Ogni anno, qualche escursionista che sale sul Monte Petroso, vietatissimo dai regolamenti del Parco, viene beccato dai guardiaparco e dice “l’ho letto su una guida di Stefano Ardito”.
E’ una ridicola balla, perché il Petroso c’era solo in una mia guida del 1981. Mi sembra un divieto senza senso, ma siamo nel cuore dell’area protetta. Su quella cima, dove mi dicono che esistono un grande ometto e una croce, non vado da più di trent’anni. Per lo stesso motivo, non salgo (e non descrivo nelle guide) cime vicine e altrettanto preziose come il Balzo della Chiesa, lo Jamiccio, lo Sterpidalto e il Capraro, e nemmeno i satelliti del Marsicano.
In altri casi, lo confesso in pubblico da anni, i divieti mi sembrano insensati. Sui monti San Nicola, Argatone e Marcolano, gli itinerari del Parco (fuori dei quali teoricamente non si può andare) si fermano a pochi minuti dalla vetta. Su altre cime teoricamente stravietate, come il Forcellone e il Turchio, si incontrano croci e libri per le firme. Perché, dalla sella che lo separa dall’Altare, scavalcata da un sentiero ufficiale, non si può raggiungere la bella vetta del Tartaro? Perché il Parco ignora i sentieri di Scanno e di Villalago, finanziati dall’Unione Europea ed elencati sui siti dei Comuni? Perché su almeno uno di questi, dalle parti del Ferroio, i paletti dei cartelli sono stati tagliati con la motosega?

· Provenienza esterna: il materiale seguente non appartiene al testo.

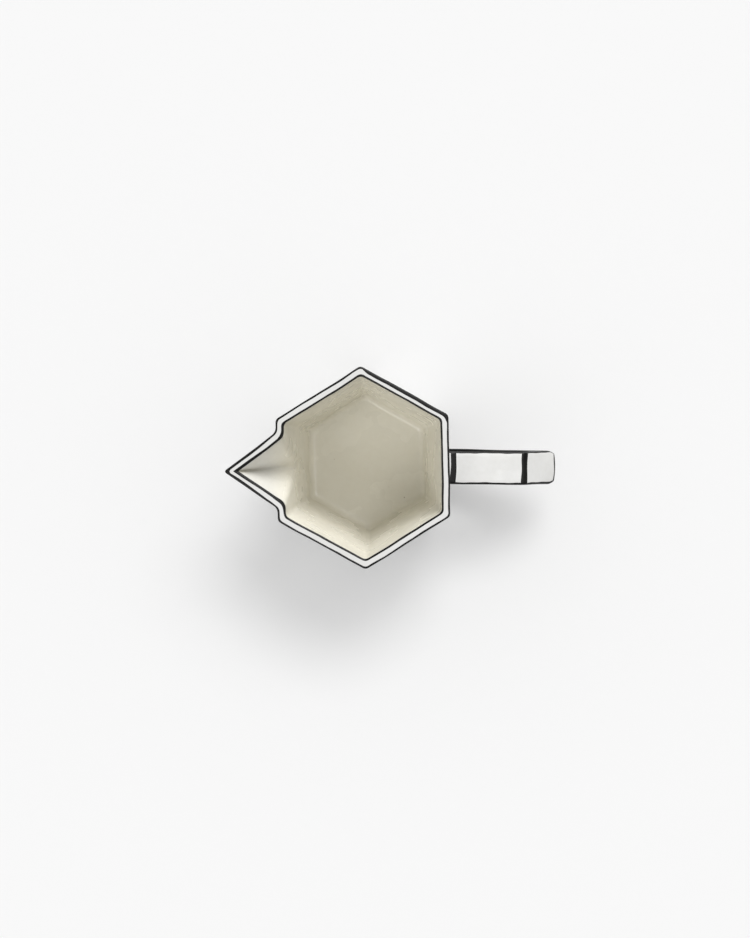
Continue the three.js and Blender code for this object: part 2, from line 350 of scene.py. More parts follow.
def clay_rings():
    """Rings from the middle of the underside, up the wall, over the rim and down to the floor."""
    rings = []
    insides = []

    def add(radius, z, inside):
        rings.append(on_ring(angles, radius, np.full(angles.shape, float(z))))
        insides.append(inside)

    def outer(z, depth=0.0, share=1.0):
        add(radius_at(outside, angles, z, -depth) * share, z, 0.0)

    def inner(z, depth=0.0, share=1.0):
        add(radius_at(hollow, angles, z, depth) * share, z, min(1.0, (RIM_Z - z) / IVORY_AND_BOUNCE_DEPTH))

    for share in UNDERSIDE_SHARES:
        outer(BASE_Z, BASE_ROUND, share)
    for depth, drop in reversed(lip_rows(BASE_ROUND, BASE_STEPS)):
        outer(BASE_Z + drop, depth)
    for z in wall_heights(BASE_Z + BASE_ROUND, RIM_Z - RIM_OUTER_ROUND, OUTER_SPACING):
        outer(z)
    for depth, drop in lip_rows(RIM_OUTER_ROUND, LIP_STEPS):
        outer(RIM_Z - drop, depth)
    outer_edge = radius_at(outside, angles, RIM_Z, -RIM_OUTER_ROUND)
    inner_edge = radius_at(hollow, angles, RIM_Z, RIM_INNER_ROUND)
    for share in LIP_TOP_SHARES:
        add(outer_edge + (inner_edge - outer_edge) * share, RIM_Z, 0.0)
    for depth, drop in reversed(lip_rows(RIM_INNER_ROUND, LIP_STEPS)):
        inner(RIM_Z - drop, depth)
    inner_heights = wall_heights(FLOOR_TOP + FLOOR_FILLET, RIM_Z - RIM_INNER_ROUND, INNER_SPACING)
    for z in reversed(inner_heights):
        inner(z)
    for depth, drop in lip_rows(FLOOR_FILLET, FILLET_STEPS):
        inner(FLOOR_TOP + drop, -depth)
    for share in FLOOR_SHARES:
        inner(FLOOR_TOP, -FLOOR_FILLET, share)
    return rings, insides


# size of the painted shade in the crease of the trough
CREASE_SHADE_LENGTH = 13.0
CREASE_SHADE_HALF_WIDTH = 0.75
CREASE_SHADE_FADE = 0.7
TROUGH_LESS_IVORY_AND_BOUNCE = 0.6  # how much less of the inside's ivory and painted bounce light the trough gets
TROUGH_STARTS = 4.0  # this far inside the wall, and it is fully the trough this far outside


def painted_crease_shade(x, y):
    """Painted shade in the crease of the trough, behind its tip: 0 to 1."""
    behind = (x + TROUGH_TIP) / CREASE_SHADE_LENGTH
    if not 0 <= behind < 1:
        return 0.0
    return (1 - behind) ** CREASE_SHADE_FADE * math.exp(-((y / CREASE_SHADE_HALF_WIDTH) ** 2))


def clay_mesh():
    rings, insides = clay_rings()
    mesh = thrown(rings, closed=False)
    inside = mesh.verts.layers.float.new("inside")
    crease_shade = mesh.verts.layers.float.new("crease_shade")
    row = mesh.verts.layers.int["row"]
    for vert in mesh.verts:
        past_start = -vert.co.x - RIM_FLAT + TROUGH_STARTS
        in_trough = min(max(past_start / (2 * TROUGH_STARTS), 0), 1)
        # the shallow trough gets less of the inside colour with its painted bounce light
        vert[inside] = insides[vert[row]] * (1 - TROUGH_LESS_IVORY_AND_BOUNCE * in_trough)
        # painted shade in the crease of the trough, on the inside only
        if insides[vert[row]] > 0:
            vert[crease_shade] = painted_crease_shade(vert.co.x, vert.co.y)
    return mesh


SPOUT_CUT = 0.7  # the spout begins this far out from the wall
ON_THE_CUT = 1e-4
MOST_CORNERS = 6  # a face with more corners than this is the cut's own


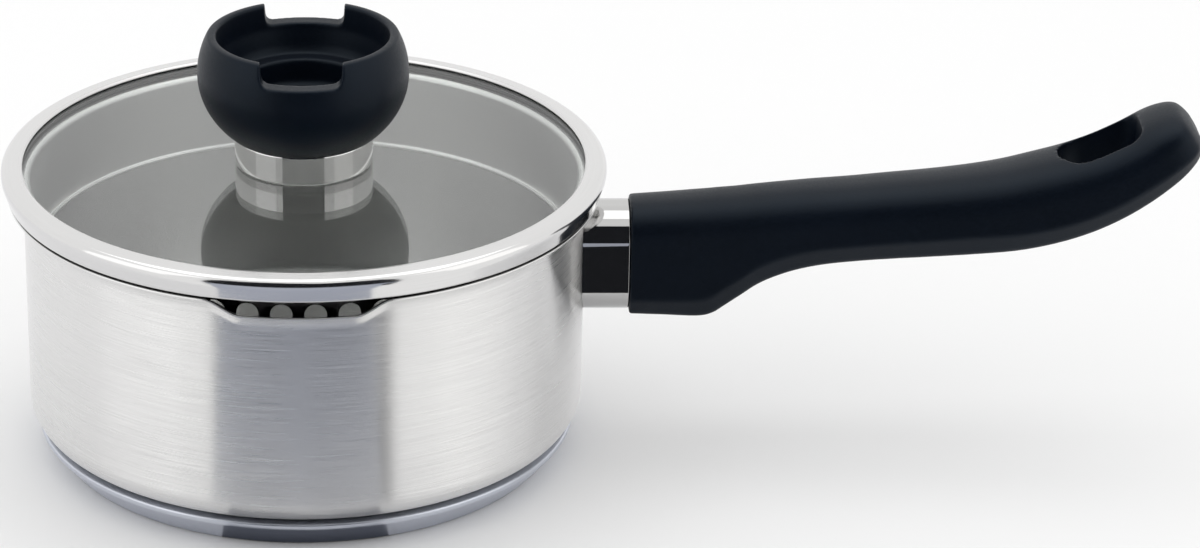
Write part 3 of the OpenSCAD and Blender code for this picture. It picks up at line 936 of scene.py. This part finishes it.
# What polished steel sees of the table: a light sheet that ends a little in front of the pot
table = panel("table_sheet", [(-1.2, -0.145, 0), (-0.075, -0.145, 0), (-0.055, -0.115, 0),
                              (0.045, -0.115, 0), (0.075, -0.07, 0),
                              (1.2, -0.07, 0), (1.2, 1.2, 0), (-1.2, 1.2, 0)],
              flat_material("table_sheet", (0.80, 0.80, 0.81), 0.8))
table.location.z = -0.0001

world = bpy.data.worlds.new("studio")
world.use_nodes = True
SCENE.world = world
world.node_tree.nodes["Background"].inputs["Color"].default_value = (1.0, 1.0, 1.0, 1.0)
world.node_tree.nodes["Background"].inputs["Strength"].default_value = 0.98


def softbox(name, place, aim, w, h, power, color=(1, 1, 1)):
    li = bpy.data.lights.new(name, "AREA")
    li.shape = "RECTANGLE"
    li.size, li.size_y = w, h
    li.energy = power
    li.color = color
    ob = bpy.data.objects.new(name, li)
    ob.location = place
    ob.rotation_euler = (Vector(aim) - Vector(place)).to_track_quat("-Z", "Y").to_euler()
    SCENE.collection.objects.link(ob)
    return ob


softbox("box_left", (-1.25, -0.55, 0.75), (0, 0, 0.06), 1.0, 1.3, 1.6)
softbox("box_right", (1.35, -0.45, 0.8), (0.05, 0, 0.06), 1.0, 1.3, 1.4, (1.0, 0.985, 0.96))
softbox("box_top", (0.0, 0.35, 1.7), (0.03, 0, 0.0), 1.8, 1.2, 6.0)


def only_reflections(ob):
    ob.visible_camera = False
    ob.visible_diffuse = False
    ob.visible_shadow = False
    ob.visible_transmission = False
    ob.visible_volume_scatter = False
    return ob


def card(name, corners, level=0.01):
    """A dark card that only reflections see, as a studio flags its camera side; the cards lying on the floor in
    front of the pot are painted shadow and shade.
    """
    m = Mat(name)
    n = m.noise(m.tex, 6.0, 2.0)
    m.set(color=m.mix(n, rgb(level, level * 1.05, level * 1.2), rgb(level * 0.7, level * 0.75, level * 0.9)),
          rough=0.9, spec=0.0)
    return only_reflections(panel(name, corners, m.m))


only_reflections(table)
card("card_front", [(-2.1, -3.0, -2.5), (2.1, -3.0, -2.5), (2.1, -3.0, 4.2), (-2.1, -3.0, 4.2)], 0.02)
# painted shadow: a grey sheet that only reflections see, just in front of the base, standing in for the pot's
# shadow on the floor that the base reflects
foot_shadow_sheet = card("foot_shadow_card", [(-0.025, -0.084, 0), (0.027, -0.084, 0), (0.022, -0.05, 0), (-0.020, -0.05, 0)], 0.19)
foot_shadow_sheet.location.z = -0.00005
# painted shade: a grey wedge that only reflections see, standing in for the shaded floor in front of the pot
# that the pot reflects
card("front_floor_shade", [(-0.30, -0.45, 0), (0.28, -0.45, 0), (0.12, -0.25, 0), (0.045, -0.115, 0),
                     (-0.055, -0.115, 0), (-0.135, -0.25, 0)], 0.46)


SCENE.view_settings.view_transform = "Standard"
SCENE.view_settings.look = "None"
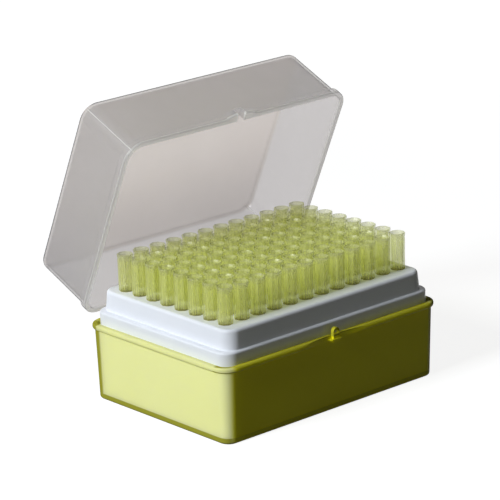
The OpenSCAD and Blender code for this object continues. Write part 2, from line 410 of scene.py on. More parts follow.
def yellowPlastic():
    # painted shade: a deeper yellow on the long sides, a darker band at the foot and a darker top on the
    # long sides' rim; deeper also where the tub is thick or seen on edge: its corners and lip
    look = Finish("yellowPlastic")
    high = boxOf("base_tub")[1]
    cloud = look.noise(yellowLook["cloudSize"], detail=3)
    grain = look.noise(yellowLook["grainSize"])
    height = look.along("Z")
    below = (high.z - tub["lugRise"]) * mm - height
    inX = (high.x - tub["lipOut"]) * mm - abs(look.along("X"))
    inY = (tub["lipWidth"] / 2 - tub["lipOut"]) * mm - abs(look.along("Y"))
    edge = look.edge()
    # painted shade: a darker band at the foot, standing in for the dark space under the rack
    foot = look.band(height, yellowLook["footShadeBand"])
    lip = look.band(below, yellowLook["lipBand"])
    rim = look.band(below, yellowLook["rimBand"])
    # painted shade: the long sides get a deeper yellow and less clearness, as if in shade
    side = look.band(inX, yellowLook["shadedSideBandX"]) * look.band(inY, yellowLook["shadedSideBandY"])
    corner = look.band(inX, yellowLook["cornerBandX"]) * look.band(inY, yellowLook["cornerBandY"])
    corner = corner * look.ease(edge, *yellowLook["cornerFacing"])
    foot = foot * (1 - (1 - yellowLook["footShadeOnLongSides"]) * side)
    corner = corner * (1 - (1 - yellowLook["cornerOnSide"]) * side)
    deep = foot.atLeast(corner).atLeast(yellowLook["lipShare"] * lip * (1 - side))
    # painted shade: the top of the rim on the long sides is darkened as if in shadow
    deep = deep.atLeast(yellowLook["longRimShadeShare"] * rim * side).atLeast(edge ** yellowLook["edgePower"])
    opacity = yellowLook["opacity"] + yellowLook["shadedSideOpacity"] * side + yellowLook["deepOpacity"] * deep
    pale = look.blend(cloud, yellowLook["film"], yellowLook["cloud"])
    body = look.solid(look.blend(side, pale, yellowLook["side"]),
                      look.uneven(yellowLook["roughness"], grain), yellowLook["gloss"],
                      look.bump(grain, yellowLook["grainBump"]),
                      yellowLook["scatter"], yellowLook["reach"])
    return look.finish(look.film(opacity, yellowLook["shade"], yellowLook["tint"],
                                 look.mix(deep, body, look.matt(yellowLook["deep"]))))


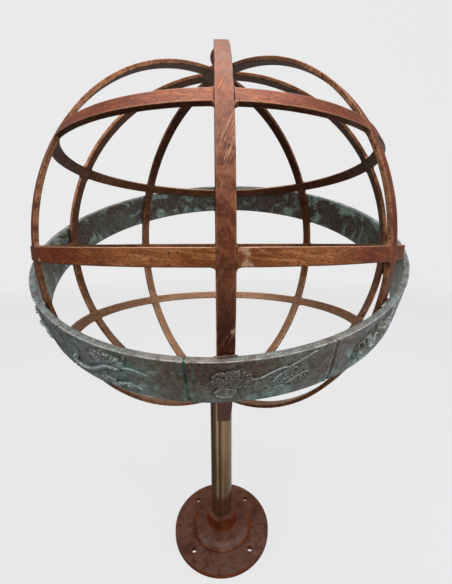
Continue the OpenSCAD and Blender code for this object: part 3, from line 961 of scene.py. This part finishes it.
def scales(r):
    r.stroke([(106, 10), (106, 76)], 3.4, 2.2, 2.2)
    r.stroke([(56, 66), (82, 72), (106, 70), (130, 72), (156, 66)], 3.0, 2.0)
    r.dome(106, 78, 5, 5, 2.6)
    r.stroke([(90, 10), (122, 10)], 4.0, 2.0)
    for x in (56, 156):
        for dx in (-18, 0, 18):
            r.stroke([(x, 66), (x + dx, 34)], 1.2, 1.1)
        r.stroke([(x - 20, 33), (x - 12, 24), (x, 21), (x + 12, 24), (x + 20, 33)], 3.0, 2.2, 3.0)
    r.curls(106, 40, 34, 16, 40, 7, 1.2, 0.8)


def scorpion(r):
    for k in range(6):
        r.dome(68 + 10 * k, 36 + 1.5 * k, 8, 11 - k, 2.6)
    r.settle()
    r.curls(92, 38, 28, 9, 90, 4.0, 1.2, 0.9)
    r.stroke([(124, 44), (140, 44), (154, 50), (162, 62), (154, 74), (140, 76)], 5.4, 2.2, 1.6)
    for side in (-1, 1):
        r.stroke([(64, 36), (48, 36 + side * 12), (32, 36 + side * 20)], 3.0, 2.0, 2.2)
        r.stroke([(32, 36 + side * 20), (20, 36 + side * 22), (14, 36 + side * 12)], 4.6, 2.0, 1.2)
        for k in range(4):
            x = 76 + 11 * k
            leg = [(x, 38 + side * 8), (x + 6, 38 + side * 24), (x + 12, 38 + side * 30)]
            r.stroke(leg, 2.0, 1.5, 0.9)


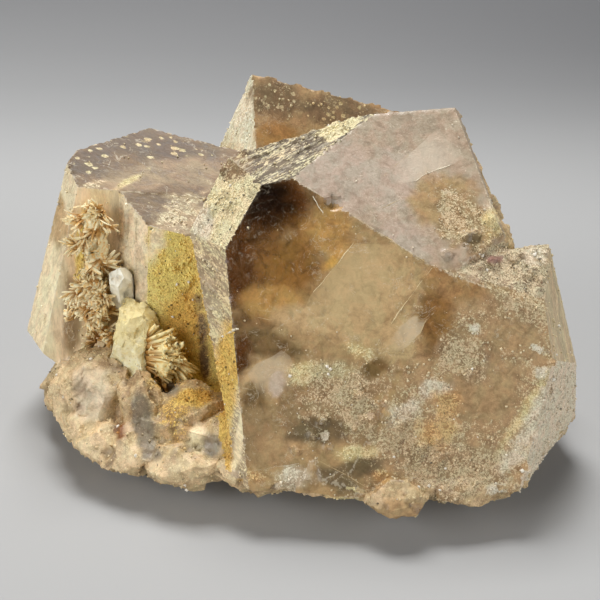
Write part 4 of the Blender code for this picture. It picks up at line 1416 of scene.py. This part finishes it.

Affronto questi problemi da decenni, e tre anni fa mi è stato chiesto di parlarne a uno degli incontri del Club 2000m.
Mi capita di avere opinioni diverse da quelle degli amici escursionisti con cui parlo, sui sentieri o in città. Ma discutere è il sale della vita.
Perché, nemmeno una volta in trent’anni, qualche responsabile delle aree protette dell’Appennino (poco importa se presidente, direttore o responsabile del servizio scientifico) si è degnato di rispondere a quel che scrivo? Resto in attesa, ma senza troppe speranze, di un confronto.